На высоте не только разреженный воздух, но еще и холод. Маски замерзали, покрывались инеем и даже льдом. Приходилось ими пользоваться попеременно — через одну дышу, другую грею под одеждой на груди. Постоянно регулировал подачу кислорода, гелия, чтобы не терять высоту. К слову, на этой высоте пролегают воздушные коридоры. Приходилось постоянно быть на связи с диспетчерами, когда летел над Чили, Аргентиной и Бразилией, Австралией, Новой Зеландией и Таити. Всем этим людям хочу выразить сердечную благодарность. Диспетчеры, случалось, корректировали курс даже гигантских боингов, чтобы мне не пришлось совершать сложные и нередко опасные маневры. Я такое их отношение объясняю большим резонансом, которое создала мировая пресса вокруг моего полета, и, конечно, личным энтузиазмом и душевными качествами самих диспетчеров. Я счастлив, что так много людей совершенно бескорыстно помогали мне победить воздушный океан. Тем более что после гибели Фоссета не так много на планете осталось воздухоплавателей международного уровня.
Возможно, кто-то решил, что Земля маленькая, раз ее можно облететь за полторы недели. Но эти 11 суток для меня по ощущениям растянулись на месяцы. Помню, когда услышал сообщение, что вот-вот покажется Южная Америка, последний час на подлете к берегу тянулся целую вечность.
Но, пожалуй, труднее всего было не смыкать глаз. Сна в привычном понимании этого слова вообще не было. Приходилось каждый час, а то и чаще, выходить из гондолы, контролировать и регулировать работу горелок, следить за тучами, за кислородом. Стоило уснуть, и я мог бы упасть вместе с воздушным шаром в море. Во время полета забывался только так называемым волчьим сном. Это когда сознание на короткое время отключается — как у смертельно уставшего водителя, который с открытыми глазами дремлет за рулем.
А еще испытанием стал холод. Температура в кабине все время была ниже нуля. Большую часть продуктов пришлось выбросить, потому что смерзлись. Питался всухомятку, энергетическими батончиками, сухофруктами, шоколадом. Воду подогревал от основных горелок, в алюминиевом чайнике.

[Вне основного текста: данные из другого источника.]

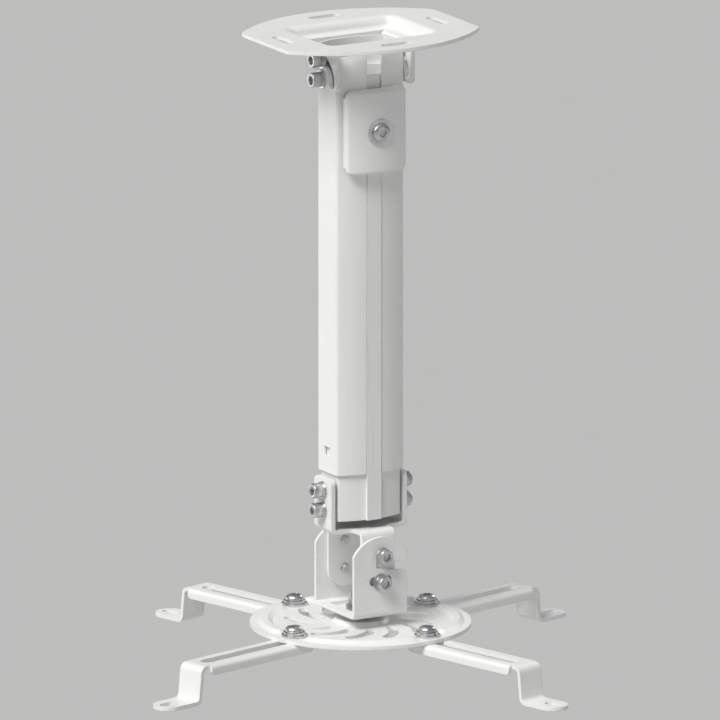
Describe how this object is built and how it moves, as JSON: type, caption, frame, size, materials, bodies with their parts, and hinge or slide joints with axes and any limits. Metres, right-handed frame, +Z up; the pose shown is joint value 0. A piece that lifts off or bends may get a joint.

Но при всех трудностях и тяготах, сопровождавших меня в полете, оставалось время и на эмоции. Восхищали потрясающие пейзажи, которые открывались с заоблачной высоты. Любовался закатами и восходами, фотографировал, когда позволяли условия. В ясный день на большой высоте солнце буквально обжигает. Именно по этой причине шар был покрыт светоотражающим слоем. А в ночное время столбик термометра снаружи кабины падал до температуры минус 55 градусов. Правда, там атмосфера сильно разрежена и холод не столь остро ощущаешь, как на уровне моря. Но нет худа без добра: вращение шара вокруг оси не давало кабине перегреваться, а мне — заснуть днем, когда разные стороны гондолы попеременно попадали из солнцепека в тень. Забавно было наблюдать, как быстро образуется иней, а потом так же быстро тает. Но если еще доведется отправиться в такое путешествие, то я бы увеличил высоту полета, а на гондоле спроектировал наддув воздуха.
Я не люблю жить воспоминаниями. Сейчас уже идет подготовка к очередным путешествиям. Из крупных своих ближайших мероприятий отмечу погружение на дно Марианской впадины на глубину 11 километров. Посмотрел на мир из-за облаков, теперь им полюбуюсь из-под толщи воды. А следом хочу подняться в стратосферу, на высоту 25 тысяч метров. Тогда между верхней и нижней точкой моего пребывания на планете будет 36 километров. На мой взгляд, очень достойная, почти космическая высота.
Зачем я все это делаю? Просто жить без преодоления не могу. А еще хочу, чтобы в нашей стране как можно больше людей стремились к вершинам. Чтобы друзья, родные и близкие встречали первопроходцев из мирных экспедиций, а не с поля боя. Как, надеюсь, все мы будем встречать наших олимпийцев, которые в Рио покорят новые мировые рекорды.